Right now, under law, nature is variously seen as property, as something from which to extract value, and as somewhere to dump waste.

This is not how nature is seen in Te Ao Māori, and it is not how it is seen to a growing number of people who are recognising that everything in nature is interconnected, and that resources and capacity are finite! Even the Vatican gets this now!

What is needed is a change in that attitude, and a recognition that for us all to survive and thrive, the capacity and integrity of natural systems needs to be maintained and defended. By recognising those rights of nature in law, we both announce our commitment to upholding these rights, and create the mechanisms by which we hold ourselves and our society accountable.

Yes it may seem that this whole idea may serve to line the pockets of lawyers, but the truth is that we cannot sit in every tree that has been legally consented to be felled, when ecologically it should stay. We cannot physically with our bodies block all environmental vandalism and misuse.

But what we can do is work to make sure those rights of nature to to exist, persist, maintain and regenerate its vital cycles have meaning and teeth. And that action can be taken when those rights are violated.

Establishing the recognition of rights of nature in law will not be easy, but it will be a key factor, I believe, in empowering the guardians of the natural world, the indigenous peoples of the world and all of us who care, to be able to press back against the interests and so called rights of multi-national corporations to exploit, consume and destroy with impunity.
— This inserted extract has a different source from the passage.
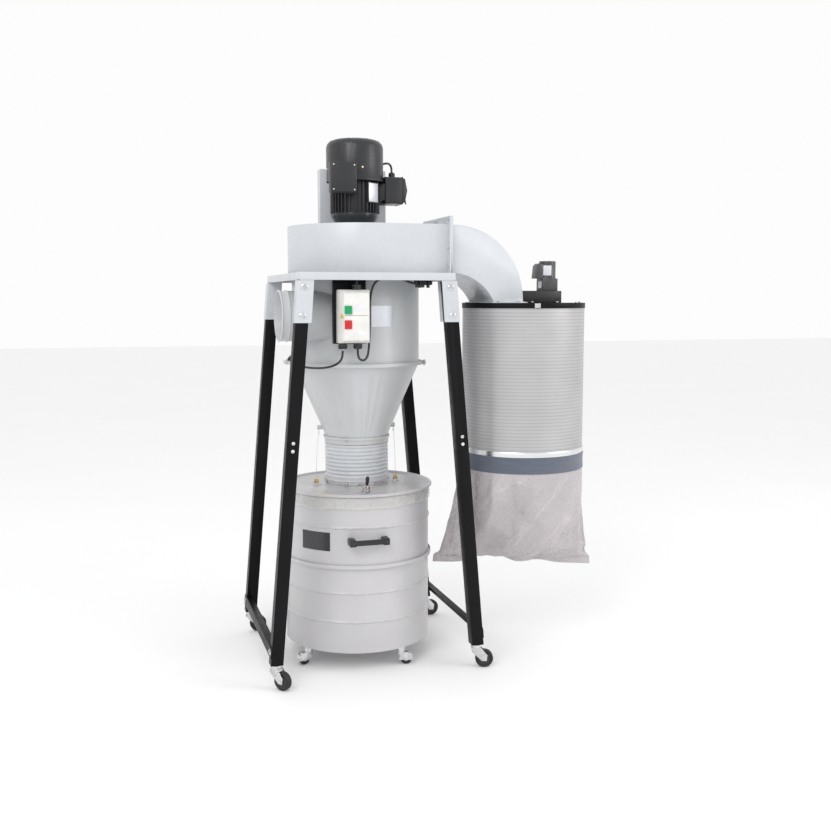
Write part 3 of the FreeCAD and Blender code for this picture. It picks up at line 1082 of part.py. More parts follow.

That is why I was thrilled to learn that today, at their Annual General Meeting, the Council of the Royal Forest and Bird Society voted unanimously for its board to fully explore the idea of rights of nature, and its potential for conservation outcomes in New Zealand.

This is an amazing development. I look forward to working with the board, speaking with environmentalists and Mana Whenua across the nation to further this idea.